Монархическая политика и царские принципы. Монархической политикой Л.А. Тихомиров называет учение об обязанностях монархического государства в отношении общества и личности. Одним из основных вопросов монархической политики он выставляет правильное определение компетенции монархического государства или, иными словами, определение тех пределов, в которых оно должно действовать и которые оно не должно переступать.

Пределы действия государства указываются Л.А. Тихомировым: «Обязанностью служить личности и обществу, как силам самобытным, а потому не делать ничего, уничтожающего и задушающего самостоятельность личности и общества»{175}.
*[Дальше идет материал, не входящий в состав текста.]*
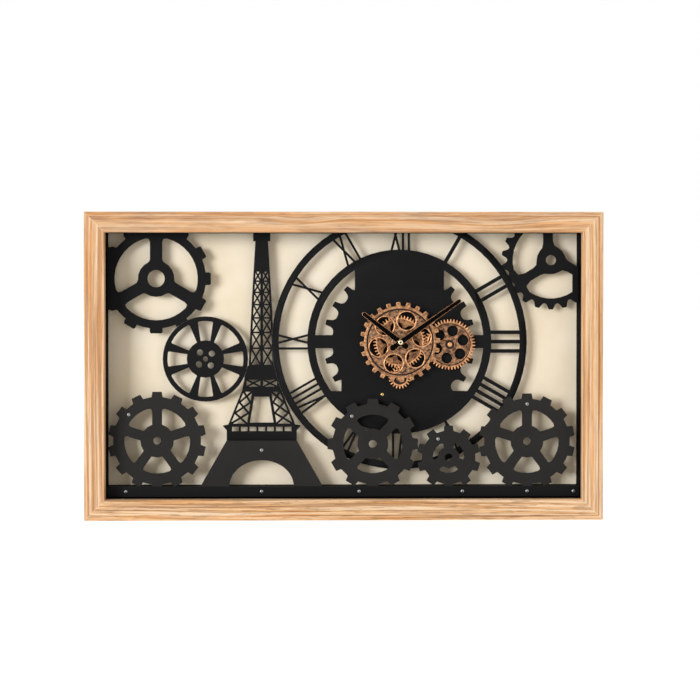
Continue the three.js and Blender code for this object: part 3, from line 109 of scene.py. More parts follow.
class Finish:
    # the nodes of a new material, which surface() closes, or of the world
    def __init__(self, name, world=None):
        self.material = world or bpy.data.materials.new(name)
        self.material.use_nodes = True
        self.tree = self.material.node_tree
        self.tree.nodes.clear()

    def node(self, kind, settings=None, values=None):
        made = self.tree.nodes.new(kind)
        for key, setting in (settings or {}).items():
            if key == "stops":
                ramp = made.color_ramp.elements
                while len(ramp) < len(setting):
                    ramp.new(0.5)
                for stop, (position, shade) in zip(ramp, setting):
                    stop.position = position
                    stop.color = shade
            else:
                setattr(made, key, setting)
        for key, value in (values or {}).items():
            if isinstance(value, Signal):
                self.tree.links.new(value.socket, made.inputs[key])
            else:
                made.inputs[key].default_value = value
        return Signal(self, made)

    def sums(self, operation, *values):
        return self.node("ShaderNodeMath", {"operation": operation}, dict(enumerate(values)))

    def axes(self):
        # the object's own coordinates, one by one
        return self.node("ShaderNodeSeparateXYZ", None, {0: self.node("ShaderNodeTexCoord").out("Object")})

    def place(self, stretch=(1, 1, 1), shift=(0, 0, 0)):
        spot = self.node("ShaderNodeTexCoord").out("Object")
        return self.node("ShaderNodeMapping", None, {"Vector": spot, "Scale": stretch, "Location": shift})

    def cloud(self, vector, scale, detail=2.0, roughness=0.5):
        return self.node("ShaderNodeTexNoise", None,
                         {"Vector": vector, "Scale": scale, "Detail": detail, "Roughness": roughness})

    def ramp(self, value, *stops):
        # a plain number that follows a value through stops of (position, level)
        shades = [(position, (level, level, level, 1)) for position, level in stops]
        return self.node("ShaderNodeValToRGB", {"stops": shades}, {0: value})

    def shades(self, value, *stops):
        tones = [(at, colour(code)) for at, code in stops]
        return self.node("ShaderNodeValToRGB", {"stops": tones}, {0: value})

    def mix(self, share, first, second, blend="MIX"):
        codes = [colour(c) if isinstance(c, str) else c for c in (first, second)]
        made = self.node("ShaderNodeMix", {"data_type": "RGBA", "blend_type": blend},
                         {0: share, 6: codes[0], 7: codes[1]})
        return made.out(2)

    def bump(self, height, distance, strength=1.0):
        sockets = {"Height": height, "Distance": distance, "Strength": strength}
        return self.node("ShaderNodeBump", None, sockets)

    def surface(self, **values):
        names = {"base": "Base Color", "rough": "Roughness", "metal": "Metallic", "normal": "Normal",
                 "specular": "Specular IOR Level", "coat": "Coat Weight", "coatRough": "Coat Roughness"}
        sockets = {names[key]: colour(v) if isinstance(v, str) else v for key, v in values.items()}
        shader = self.node("ShaderNodeBsdfPrincipled", None, sockets)
        self.node("ShaderNodeOutputMaterial", None, {"Surface": shader})
        return self.material


# Brushed fir: the soft early wood is worn down between the harder, darker lines.
firLook = {
    "tan": "eac297", "warm": "e0a972", "honey": "edac68", "pale": "fce4c6", "grey": "b88e70",
    "dark": "855a3e", "lineScale": 280, "drawn": 0.01, "relief": 0.0006, "mitreHighlightWidth": 0.0007,
}


def firFinish(name, along, seed, bar, knots=()):
    look = firLook
    f = Finish(name)
    spot = f.axes()
    length, across = (spot.out("X"), spot.out("Z")) if along == "x" else (spot.out("Z"), spot.out("X"))
    depth = spot.out("Y")
    # grain bends a little along the bar, and flows round its knots
    sway = f.node("ShaderNodeCombineXYZ", None, {0: length * 0.9 + seed, 1: seed, 2: 0.0})
    bend = (f.cloud(sway, 2.2, 1.0, 0.4) - 0.5) * 0.012
    for knotLength, knotAcross, reach in knots:
        far = ((length - knotLength) / reach) ** 2 + ((across - knotAcross) / (reach * 0.2)) ** 2
        bend = bend + 0.006 / (1 + far * far)
    flow = across + bend

    def drawn(share):
        # coordinates pulled out along the bar, so that clouds become streaks
        return f.node("ShaderNodeCombineXYZ", None, {0: length * share + seed, 1: flow, 2: depth})

    ground = f.cloud(drawn(0.04), 130, 3.0, 0.6)
    line = f.cloud(drawn(look["drawn"]), look["lineScale"], 2.0, 0.6)
    thin = f.cloud(drawn(0.012), 800, 2.0, 0.6)
    broken = f.cloud(drawn(0.06), 430, 3.0, 0.62)
    patch = f.cloud(drawn(0.2), 45, 3.0, 0.55)
    gold = f.cloud(drawn(0.03), 170, 2.0, 0.5)
    soft = f.shades(ground, (0.36, look["warm"]), (0.48, bar["tone"]),
                    (0.6, look["tan"]), (0.76, look["pale"]))
    worn = f.mix(f.ramp(patch, (0.46, 0.0), (0.66, bar["patches"])), soft, look["grey"])
    warm = f.mix(f.ramp(gold, (0.54, 0.0), (0.64, bar["gold"])), worn, look["honey"])
    bright = f.mix(f.ramp(line, (0.51, 0.0), (0.59, bar["pales"])), warm, look["pale"])
    lined = f.mix(f.ramp(line, (0.4, bar["lines"]), (0.46, 0.0)), bright, look["dark"])
    dashed = f.mix(f.ramp(broken, (0.55, 0.0), (0.62, bar["dashes"])), lined, look["dark"])
    base = f.mix(f.ramp(thin, (0.38, bar["lines"] * 0.8), (0.46, 0.0)), dashed, look["dark"])
    # painted highlight: a pale line along the mitre where two bars meet
    fromEnd = frameRight * mm - f.sums("ABSOLUTE", spot.out("X"))
    fromEdge = frameHalf * mm - f.sums("ABSOLUTE", spot.out("Z") - frameMiddle * mm)
    mitreHighlight = f.ramp(f.sums("ABSOLUTE", fromEnd - fromEdge) / look["mitreHighlightWidth"], (0.3, 0.75), (1.0, 0.0))
    base = f.mix(mitreHighlight, base, look["pale"])
    base = f.mix(1.0, base, [bar["level"]] * 3 + [1], "MULTIPLY")
    height = line * 0.7 - f.ramp(broken, (0.56, 0.0), (0.66, 0.5)) + thin * 0.5
    return f.surface(base=base, rough=0.55 + 0.2 * thin, specular=0.25,
                     normal=f.bump(height, look["relief"], 0.9))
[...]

Л.А. Тихомиров утверждает первенствующее значение основанного на нравственной высоте монархического принципа верховной власти. Появление государства с монархическим принципом верховной власти для него — это симптом высокодуховного, религиозно-нравственного состояния нации. Выгодами монархического правления являются следующие: наилучшее обеспечение единства власти, а, значит, и проистекающей из единства ее силы и прочности; независимость, непричастность частным и партийным интересам монархической власти[41]; монархическое правление наилучше обеспечивает порядок и наиболее справедливый третейский суд в социальных столкновениях; оно наиболее способно к крупным преобразованиям; монархия — это власть единоличная, поэтому при ней легче всего проявиться крупной творческой личности; она же и наиболее способна давать место сочетанию различных принципов власти в своей управительной системе.

41

В отношении нации, как говорил Л.А. Тихомиров, монарх не личность, а идея.